* Start Dataset excerpt *
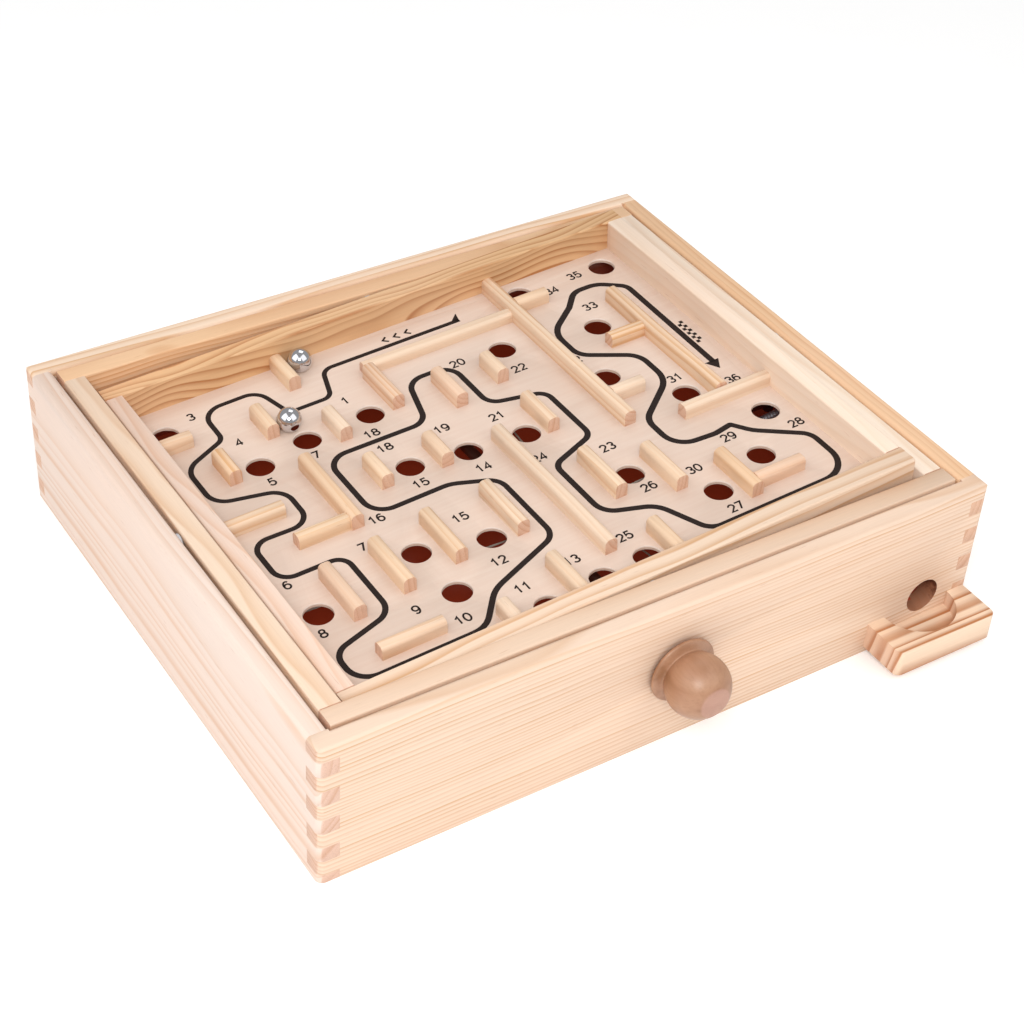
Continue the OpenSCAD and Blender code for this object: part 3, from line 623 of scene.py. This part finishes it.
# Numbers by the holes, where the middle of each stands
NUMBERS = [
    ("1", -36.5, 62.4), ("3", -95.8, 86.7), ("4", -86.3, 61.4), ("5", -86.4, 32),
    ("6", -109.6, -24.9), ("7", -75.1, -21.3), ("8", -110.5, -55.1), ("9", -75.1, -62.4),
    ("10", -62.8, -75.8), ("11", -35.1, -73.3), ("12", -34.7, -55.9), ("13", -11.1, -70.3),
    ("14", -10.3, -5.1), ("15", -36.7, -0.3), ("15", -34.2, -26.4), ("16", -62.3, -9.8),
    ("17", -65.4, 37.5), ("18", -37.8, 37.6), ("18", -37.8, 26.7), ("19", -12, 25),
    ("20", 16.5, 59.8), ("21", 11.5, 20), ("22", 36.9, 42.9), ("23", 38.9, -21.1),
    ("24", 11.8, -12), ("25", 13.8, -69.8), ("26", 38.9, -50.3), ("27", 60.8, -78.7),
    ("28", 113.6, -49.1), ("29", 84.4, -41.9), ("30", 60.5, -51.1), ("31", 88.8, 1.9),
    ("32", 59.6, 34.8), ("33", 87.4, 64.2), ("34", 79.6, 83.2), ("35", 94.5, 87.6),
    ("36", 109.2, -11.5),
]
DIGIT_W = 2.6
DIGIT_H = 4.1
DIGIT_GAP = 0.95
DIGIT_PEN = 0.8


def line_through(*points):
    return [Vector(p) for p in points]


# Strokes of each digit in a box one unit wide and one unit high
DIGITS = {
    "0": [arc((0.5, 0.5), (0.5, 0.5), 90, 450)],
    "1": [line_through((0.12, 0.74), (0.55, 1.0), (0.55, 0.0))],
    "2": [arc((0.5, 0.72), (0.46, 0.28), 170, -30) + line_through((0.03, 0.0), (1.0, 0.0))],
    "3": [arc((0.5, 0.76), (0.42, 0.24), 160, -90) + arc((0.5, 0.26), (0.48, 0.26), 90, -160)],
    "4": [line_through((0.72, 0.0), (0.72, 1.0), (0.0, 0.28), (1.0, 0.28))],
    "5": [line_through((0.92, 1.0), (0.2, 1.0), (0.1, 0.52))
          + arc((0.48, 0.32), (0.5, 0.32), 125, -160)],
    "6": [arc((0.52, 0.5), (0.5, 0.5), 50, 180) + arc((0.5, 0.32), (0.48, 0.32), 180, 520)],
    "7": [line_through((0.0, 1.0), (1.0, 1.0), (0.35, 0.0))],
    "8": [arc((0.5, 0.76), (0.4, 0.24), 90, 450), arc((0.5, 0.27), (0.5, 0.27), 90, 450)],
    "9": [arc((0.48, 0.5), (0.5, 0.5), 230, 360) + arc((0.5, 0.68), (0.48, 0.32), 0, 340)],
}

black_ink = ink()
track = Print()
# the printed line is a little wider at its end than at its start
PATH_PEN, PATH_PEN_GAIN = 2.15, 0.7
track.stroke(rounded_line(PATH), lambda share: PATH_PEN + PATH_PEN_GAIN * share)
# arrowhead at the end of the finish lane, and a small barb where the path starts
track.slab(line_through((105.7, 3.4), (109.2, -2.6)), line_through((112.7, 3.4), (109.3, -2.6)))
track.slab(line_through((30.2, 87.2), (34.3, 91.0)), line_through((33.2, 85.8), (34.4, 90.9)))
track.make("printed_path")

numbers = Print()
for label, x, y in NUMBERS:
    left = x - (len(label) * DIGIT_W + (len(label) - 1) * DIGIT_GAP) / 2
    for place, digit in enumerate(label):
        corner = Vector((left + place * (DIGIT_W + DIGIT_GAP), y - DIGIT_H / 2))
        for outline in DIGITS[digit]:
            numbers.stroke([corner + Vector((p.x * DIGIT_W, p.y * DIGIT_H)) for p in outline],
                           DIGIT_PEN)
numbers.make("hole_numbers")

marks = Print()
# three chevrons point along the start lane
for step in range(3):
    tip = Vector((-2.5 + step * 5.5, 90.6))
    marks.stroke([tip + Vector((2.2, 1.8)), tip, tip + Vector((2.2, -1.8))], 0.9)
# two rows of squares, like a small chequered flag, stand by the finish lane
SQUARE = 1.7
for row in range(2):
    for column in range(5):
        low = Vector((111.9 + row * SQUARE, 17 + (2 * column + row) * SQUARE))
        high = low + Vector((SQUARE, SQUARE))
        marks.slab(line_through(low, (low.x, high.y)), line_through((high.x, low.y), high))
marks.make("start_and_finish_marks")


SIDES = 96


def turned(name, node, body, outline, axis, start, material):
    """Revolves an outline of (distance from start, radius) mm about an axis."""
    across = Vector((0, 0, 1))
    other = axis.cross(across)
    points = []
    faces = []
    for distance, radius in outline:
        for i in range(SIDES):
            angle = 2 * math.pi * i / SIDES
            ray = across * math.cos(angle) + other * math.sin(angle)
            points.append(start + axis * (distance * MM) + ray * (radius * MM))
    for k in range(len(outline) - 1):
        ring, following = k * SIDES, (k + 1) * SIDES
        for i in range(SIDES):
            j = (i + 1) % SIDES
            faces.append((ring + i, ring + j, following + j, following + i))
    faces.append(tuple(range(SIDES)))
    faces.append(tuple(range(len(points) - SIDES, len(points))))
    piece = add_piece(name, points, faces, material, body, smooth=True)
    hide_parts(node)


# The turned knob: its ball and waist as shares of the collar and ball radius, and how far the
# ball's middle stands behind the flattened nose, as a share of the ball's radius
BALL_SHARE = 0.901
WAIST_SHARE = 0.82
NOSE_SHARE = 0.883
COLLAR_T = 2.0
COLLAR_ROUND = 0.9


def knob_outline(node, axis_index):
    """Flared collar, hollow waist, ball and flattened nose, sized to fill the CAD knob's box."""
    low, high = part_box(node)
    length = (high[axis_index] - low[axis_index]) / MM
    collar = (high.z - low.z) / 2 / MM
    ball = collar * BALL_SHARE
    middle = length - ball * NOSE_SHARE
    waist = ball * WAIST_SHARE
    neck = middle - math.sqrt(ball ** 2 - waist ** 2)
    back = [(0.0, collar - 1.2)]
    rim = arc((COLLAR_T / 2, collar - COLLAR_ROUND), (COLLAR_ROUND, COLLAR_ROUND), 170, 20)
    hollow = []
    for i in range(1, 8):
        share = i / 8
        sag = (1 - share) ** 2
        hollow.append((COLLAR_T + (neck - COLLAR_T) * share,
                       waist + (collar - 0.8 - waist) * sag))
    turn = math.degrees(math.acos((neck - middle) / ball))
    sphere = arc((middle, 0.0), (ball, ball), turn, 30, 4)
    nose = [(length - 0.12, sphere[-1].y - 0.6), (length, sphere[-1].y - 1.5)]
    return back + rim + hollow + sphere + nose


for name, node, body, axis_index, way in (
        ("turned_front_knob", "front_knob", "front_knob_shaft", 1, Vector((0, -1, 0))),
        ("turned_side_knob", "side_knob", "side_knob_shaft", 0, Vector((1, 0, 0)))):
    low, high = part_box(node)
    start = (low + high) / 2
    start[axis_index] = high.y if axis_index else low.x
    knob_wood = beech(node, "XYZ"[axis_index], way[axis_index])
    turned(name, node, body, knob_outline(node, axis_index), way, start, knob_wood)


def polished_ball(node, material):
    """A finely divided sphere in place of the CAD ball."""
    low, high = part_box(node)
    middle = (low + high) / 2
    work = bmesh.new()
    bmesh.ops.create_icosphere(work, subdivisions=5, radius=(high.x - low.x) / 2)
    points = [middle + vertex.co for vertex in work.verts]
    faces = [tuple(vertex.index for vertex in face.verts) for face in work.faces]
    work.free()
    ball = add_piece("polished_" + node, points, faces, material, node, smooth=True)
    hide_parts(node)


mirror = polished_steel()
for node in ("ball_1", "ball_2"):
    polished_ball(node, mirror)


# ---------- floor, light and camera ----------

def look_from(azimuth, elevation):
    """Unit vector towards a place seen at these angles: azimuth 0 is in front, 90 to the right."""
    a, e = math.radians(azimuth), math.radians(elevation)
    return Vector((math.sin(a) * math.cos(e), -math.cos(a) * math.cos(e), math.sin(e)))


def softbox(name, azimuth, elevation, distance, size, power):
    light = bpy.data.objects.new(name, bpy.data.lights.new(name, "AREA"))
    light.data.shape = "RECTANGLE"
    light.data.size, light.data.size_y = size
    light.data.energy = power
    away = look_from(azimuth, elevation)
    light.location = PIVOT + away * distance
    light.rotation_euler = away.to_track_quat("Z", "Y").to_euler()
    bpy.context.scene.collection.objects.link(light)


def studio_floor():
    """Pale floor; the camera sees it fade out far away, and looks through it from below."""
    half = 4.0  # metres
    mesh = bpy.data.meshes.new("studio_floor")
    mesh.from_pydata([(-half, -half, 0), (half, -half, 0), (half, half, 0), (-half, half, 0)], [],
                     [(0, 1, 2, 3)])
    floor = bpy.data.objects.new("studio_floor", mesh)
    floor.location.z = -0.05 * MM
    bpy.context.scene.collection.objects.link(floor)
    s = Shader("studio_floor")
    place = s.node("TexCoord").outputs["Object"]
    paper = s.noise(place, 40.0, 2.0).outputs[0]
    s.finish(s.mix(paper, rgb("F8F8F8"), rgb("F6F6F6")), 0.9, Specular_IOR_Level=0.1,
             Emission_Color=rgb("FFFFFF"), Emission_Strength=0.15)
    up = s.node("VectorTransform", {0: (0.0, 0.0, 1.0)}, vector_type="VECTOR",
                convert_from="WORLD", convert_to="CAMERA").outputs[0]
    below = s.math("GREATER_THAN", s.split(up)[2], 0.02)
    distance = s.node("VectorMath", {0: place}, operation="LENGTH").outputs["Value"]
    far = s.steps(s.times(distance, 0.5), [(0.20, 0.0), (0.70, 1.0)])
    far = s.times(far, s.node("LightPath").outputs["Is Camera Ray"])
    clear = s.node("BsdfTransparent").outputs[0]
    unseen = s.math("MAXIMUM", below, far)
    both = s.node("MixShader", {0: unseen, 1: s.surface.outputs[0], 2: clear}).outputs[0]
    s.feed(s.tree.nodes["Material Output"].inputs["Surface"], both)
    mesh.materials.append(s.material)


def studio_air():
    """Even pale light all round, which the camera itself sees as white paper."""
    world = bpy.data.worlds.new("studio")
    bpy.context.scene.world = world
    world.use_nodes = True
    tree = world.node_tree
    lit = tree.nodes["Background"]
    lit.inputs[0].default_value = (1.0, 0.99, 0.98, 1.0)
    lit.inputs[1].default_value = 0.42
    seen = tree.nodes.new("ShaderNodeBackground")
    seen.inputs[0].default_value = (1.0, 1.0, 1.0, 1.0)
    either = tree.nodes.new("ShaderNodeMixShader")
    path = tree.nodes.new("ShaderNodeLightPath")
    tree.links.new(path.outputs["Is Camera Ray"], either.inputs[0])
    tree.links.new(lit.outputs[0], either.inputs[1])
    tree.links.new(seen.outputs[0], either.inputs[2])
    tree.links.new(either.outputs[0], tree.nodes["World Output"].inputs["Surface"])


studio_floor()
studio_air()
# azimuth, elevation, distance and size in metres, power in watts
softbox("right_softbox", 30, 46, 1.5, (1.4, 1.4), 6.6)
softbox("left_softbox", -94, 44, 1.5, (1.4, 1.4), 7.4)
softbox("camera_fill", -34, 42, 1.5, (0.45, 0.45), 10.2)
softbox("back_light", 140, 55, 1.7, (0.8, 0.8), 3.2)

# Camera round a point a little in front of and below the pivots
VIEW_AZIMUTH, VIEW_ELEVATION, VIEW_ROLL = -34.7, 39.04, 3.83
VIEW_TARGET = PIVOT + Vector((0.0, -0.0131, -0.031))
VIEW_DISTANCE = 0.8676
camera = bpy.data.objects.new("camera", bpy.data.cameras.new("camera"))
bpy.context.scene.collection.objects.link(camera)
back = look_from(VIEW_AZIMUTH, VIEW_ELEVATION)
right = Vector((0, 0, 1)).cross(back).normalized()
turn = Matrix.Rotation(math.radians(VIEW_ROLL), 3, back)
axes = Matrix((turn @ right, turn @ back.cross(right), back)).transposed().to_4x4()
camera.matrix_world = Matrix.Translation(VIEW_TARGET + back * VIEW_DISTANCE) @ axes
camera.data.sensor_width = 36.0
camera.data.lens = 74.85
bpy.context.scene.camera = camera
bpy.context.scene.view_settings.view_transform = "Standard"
* End Dataset excerpt *
- Directions for this task:
Take the lines above from the first through the one containing "return [Vector(p) for p in points]" and reproduce them exactly; include nothing else.

- Exercise solution:
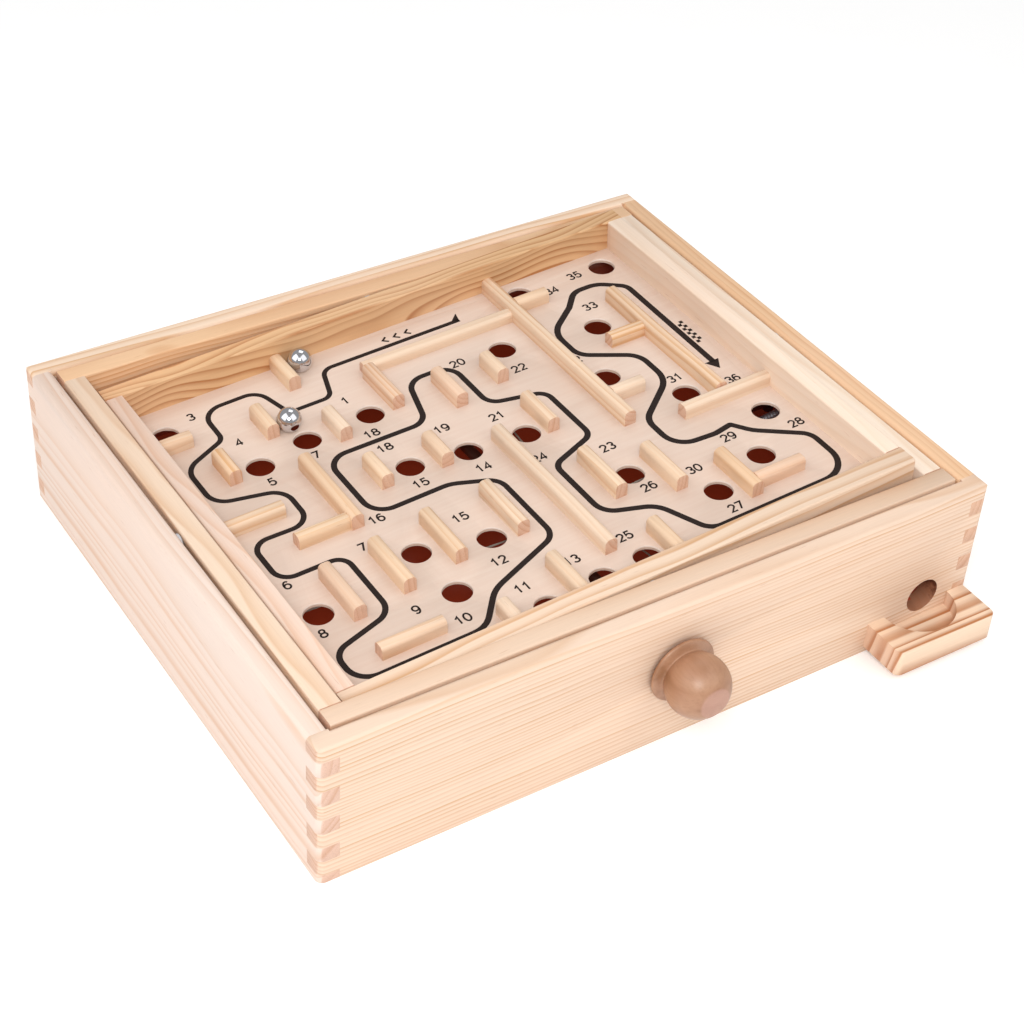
Continue the OpenSCAD and Blender code for this object: part 3, from line 623 of scene.py. This part finishes it.
# Numbers by the holes, where the middle of each stands
NUMBERS = [
    ("1", -36.5, 62.4), ("3", -95.8, 86.7), ("4", -86.3, 61.4), ("5", -86.4, 32),
    ("6", -109.6, -24.9), ("7", -75.1, -21.3), ("8", -110.5, -55.1), ("9", -75.1, -62.4),
    ("10", -62.8, -75.8), ("11", -35.1, -73.3), ("12", -34.7, -55.9), ("13", -11.1, -70.3),
    ("14", -10.3, -5.1), ("15", -36.7, -0.3), ("15", -34.2, -26.4), ("16", -62.3, -9.8),
    ("17", -65.4, 37.5), ("18", -37.8, 37.6), ("18", -37.8, 26.7), ("19", -12, 25),
    ("20", 16.5, 59.8), ("21", 11.5, 20), ("22", 36.9, 42.9), ("23", 38.9, -21.1),
    ("24", 11.8, -12), ("25", 13.8, -69.8), ("26", 38.9, -50.3), ("27", 60.8, -78.7),
    ("28", 113.6, -49.1), ("29", 84.4, -41.9), ("30", 60.5, -51.1), ("31", 88.8, 1.9),
    ("32", 59.6, 34.8), ("33", 87.4, 64.2), ("34", 79.6, 83.2), ("35", 94.5, 87.6),
    ("36", 109.2, -11.5),
]
DIGIT_W = 2.6
DIGIT_H = 4.1
DIGIT_GAP = 0.95
DIGIT_PEN = 0.8


def line_through(*points):
    return [Vector(p) for p in points]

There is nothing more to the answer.